# Miley Cyrus: Vater ist in Sorge



## beachkini (8 Juni 2012)

​

Miley Cyrus (19) und Liam Hemsworth haben sich verlobt und genau deshalb macht sich ihr Vater, Billy Ray, Sorgen. Der Sänger denkt, seine berühmte Tochter wäre mit 19 Jahren noch zu jung für den Bund der Ehe. 

Ein Alleswisser sagte jetzt, so der US-Website “showbizspy.com”: “Sie wussten, dass das kommen würde. Liam lebt bei Miley und ihren Eltern, seit sie 2009 zusammengekommen sind.

Billy Ray und Tish lieben ihn wie einen Sohn. Trotzdem macht sich Billy Ray Sorgen – sie sind doch noch so jung. Er hofft, dass sie es mit einer Heirat nicht eilig haben. Er hofft, dass es eine lange Verlobungszeit sein wird – aber generell ist er nicht gegen eine Heirat …”

Der Teenie-Star bestätigte vor wenigen Tagen gegenüber der US-Zeitschrift “People” seine Verlobung. Miley sagte wörtlich: “Ich bin so glücklich, verlobt zu sein und ich freue mich auf ein Leben voller Glück mit Liam.” Weitere Einzelheiten wollte sie dann nicht verraten. Es wird aber gemunkelt, dass der 22-jährige Schauspieler am 31. Mai um ihre Hand angehalten hat. Angeblich steckte er ihr nach ihrem “Ja” einen exklusiven Diamantring an den Finger. Dieser soll vom Designer Neil Lane stammen und 3,5 Karat haben.

Und dieser Verlobungsring ist angeblich ein kleines Vermögen wert. Ihr zukünftiger Ehemann Liam Hemsworth soll für den Diamantring tief in die Tasche gegriffen haben. Das behauptet jedenfalls der Schmuck-Experte Kenneth Lejman. Er sagte der “New York Daily News”: “Wenn man davon ausgeht, dass er eine vernünftige Qualität hat, dann würde ich ihn auf 250.000 Dollar schätzen.”

Miley Cyrus und Liam Hemsworth sind mit einigen Unterbrechungen seit drei Jahren liiert. Sie lernten sich 2009 bei den Dreharbeiten zu “Mit Dir an meiner Seite” kennen und lieben.

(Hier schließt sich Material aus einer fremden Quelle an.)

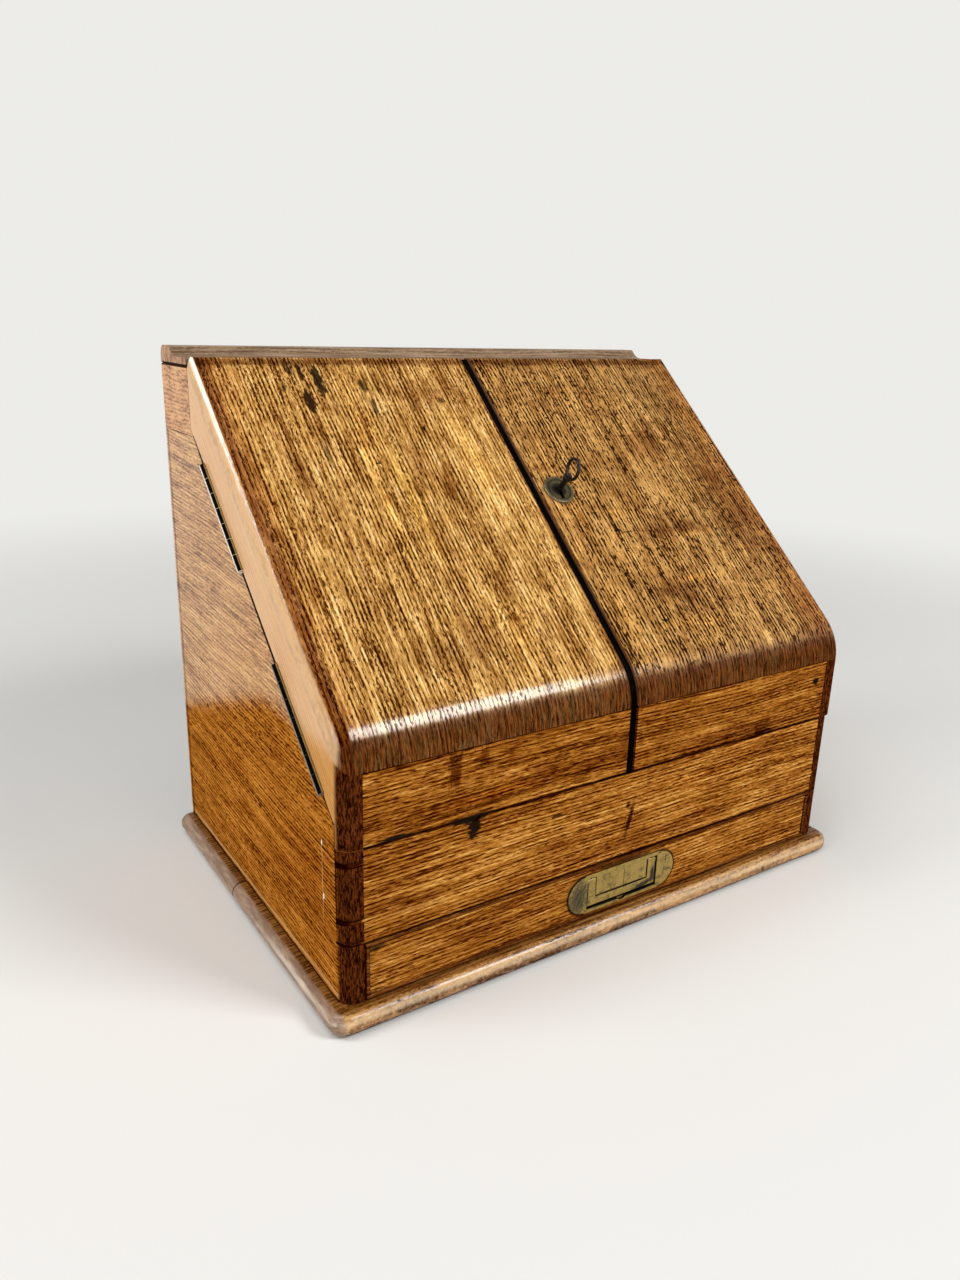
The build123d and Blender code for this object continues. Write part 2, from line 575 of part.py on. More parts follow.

http://www.celebboard.net/internati...-into-airport-new-orleans-07-06-2012-x16.html


----------



## Q (8 Juni 2012)

> sind mit einigen Unterbrechungen seit drei Jahren liiert


 eine Ehe lässt sich eher nicht so leicht immer wieder unterbrechen und fortsetzen  Werbegag? QuotenNachricht? Miley weiß es vielleicht selber nicht


----------



## Punisher (8 Juni 2012)

Liam ist sicherlich nicht der letzte Mann, der sich mit Miley vergnügen wird


----------



## krawutz (9 Juni 2012)

1. sie hat eh' grad nix anderes zu tun
2. wer früh heiratet, kann sich öfter scheiden lassen.


----------